The high resolution of the LES is key to address another challenge for parametrizations of momentum mixing used in weather forecast models such as ECMWF’s IFS: the relative roles of small-scale shear-driven turbulence versus convective and mesoscale motions. One of the main insights we have gained from pre-EUREC4A simulations is that the effect of CMT on the mean wind may be more pronounced below the clouds, in the turbulent mixed-layer, than within the clouds.

Closer to home, we are already focusing on the behavior of the turbulence and convection schemes of the IFS on days with shallow cumulus in the Netherlands over Cabauw (now known as the Ruisdael Observatory, named after the 17th century painter Jacob van Ruisdael, famous for his cloudy skies).
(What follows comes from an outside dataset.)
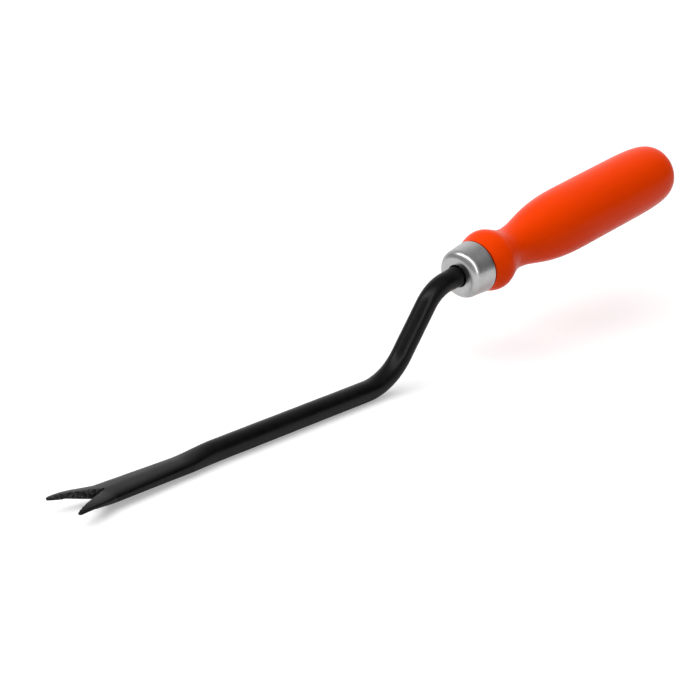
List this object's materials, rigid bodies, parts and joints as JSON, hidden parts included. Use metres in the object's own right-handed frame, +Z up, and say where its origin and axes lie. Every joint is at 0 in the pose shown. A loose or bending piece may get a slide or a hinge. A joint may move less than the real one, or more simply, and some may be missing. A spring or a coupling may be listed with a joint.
{
  "type": "hand weeder",
  "caption": "Hand weeder: cranked round steel shank with a V-notched fork tip, pressed steel ferrule and turned, lacquered wooden grip.",
  "frame": {"origin": "under the middle of the tool, on the plane that the straight shank's underside lies on", "axes": "+X along the straight shank towards the handle, +Z up in the plane of the crank; the fork is at -X and its prongs spread along Y"},
  "size_m": [0.3236, 0.0268, 0.0644],
  "materials": {
    "black_coat": "semi-gloss black coating over forged steel",
    "plated_steel": "satin plated pressed steel",
    "orange_lacquer": "smooth satin-gloss orange lacquer over turned hardwood"
  },
  "bodies": {
    "root": {"shank": "black_coat", "ferrule": "plated_steel", "handle": "orange_lacquer"}
  },
  "joints": []
}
Over land (including over Europe), the IFS also has a long-standing wind speed and wind turning bias. In the framework of Beatrice Saggiorato’s PhD, we are running the Dutch LES model with the same large-scale forcing as the IFS, and comparing the influence of turbulence and convection on the zonal wind in the LES and in the IFS forecasts. A complex picture emerges, in which forecast errors in the surface layer differ from errors in the rest of the mixed layer, and errors from the turbulence and convection scheme can compensate (Figure 2). The transition from nighttime to daytime plays a role, and the coupling of clouds to the surface through radiative processes poses an additional challenge. 

Zonal winds

Zonal wind difference (IFS – DALES) over Cabauw from model simulations of 5 Sept 2016 (top), as well as the differences in the tendency of zonal wind from the vertical divergence of momentum flux (IFS - DALES) produced by convective plumes (middle) and by turbulent diffusion (bottom). DALES is the Dutch Atmospheric large-eddy simulation.

As Barbados memories fade, models and observations from EUREC4A are analysed for sugar, gravel, fish and flowers and data keeps pouring in. The longing for real fish remains, but as fronts and cold air outbreaks promise to deliver plenty of convective clouds over the Netherlands even during autumn, my home office will not be dull.